I've just started River-Horse: Across America by Boat, which I like much better. it's a longer, riskier, more arduous journey. Will Least Heat-Moon's weaves observation, event and history into lovely meandering paragraphs. his revelations are subtler, less-conclusive, often not even stated, but folded into something as simple as his thoughts about maps.
I am a reader of maps, not usually nautical charts but road maps. I read them as others do holy writ, the same text again and again in quest of discoveries, and the books I've written each began with my gaze wandering over maps of American terrain. At home I have an old highway atlas, worn and rebound, the pages so soft from a thousand thumbings they whisper as I turn them. Every road I've ever driven I've marked in yellow, the pages densely highlighted, and I can now say I've visited every county in the contiguous states except for a handful in the Deep South, and those I'll get to soon. Put your finger at random anyplace in this United States atlas, and I've either been there or within twenty-five miles of it, but for the deserts of Nevada where the gap can be about twice that. I didn't set out to do this; it just happened over forty years of trying to memorize the face of America. When someone speaks of Pawtucket or Cross Creek or Marfa, I want an image from my travels to appear; when I read a dateline in a news story about Jackson Hole, I want the torn Teton horizon and a remembered scent of pinyon pine in me. "Have you seen the historic tavern at Scenery Hill?" the Pennsylvanian may say, and I want to ask, How goes the ghost, and are the yeast rolls still good? No words have directed my life more than those from venerable Thomas Fuller, that worthy historian of olde England: "Know most of thy native country before thou goest over the threshold thereof."
--River-Horse, © 1999 William Least Heat-Moon (read a longer excerpt)

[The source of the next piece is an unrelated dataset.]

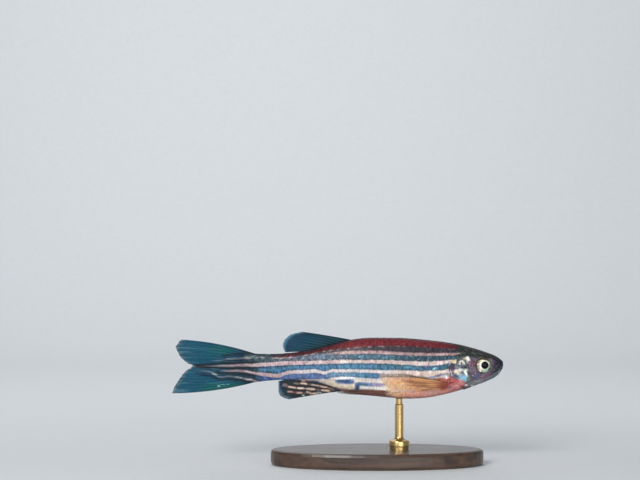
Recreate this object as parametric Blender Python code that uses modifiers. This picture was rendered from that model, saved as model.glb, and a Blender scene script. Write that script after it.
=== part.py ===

I did like Duncan's Road Rules; but compare Heat-Moon's verbal vamping above to Duncan's proclivity for proclamation below.
Road Rule 1: Never stop to ask directions, unless you are completely defeated; never stop to look at a map, unless you have to stop for something else. [Looking at a map is not prohibited, but don't stop to do it.]
First Corollary: The more uncertain you are about where you're headed, the faster you go to get there. ...
Road Rule 12: You can learn a lot from books, maps, and statistics but the road is a better (and sterner) teacher.
First Corollary: The lessons of the road are taught by practical, workshop methods, not by lectures. They're more effective that way.
Second Corollary: The main course of study in the classrooms of the road is not romantic fiction.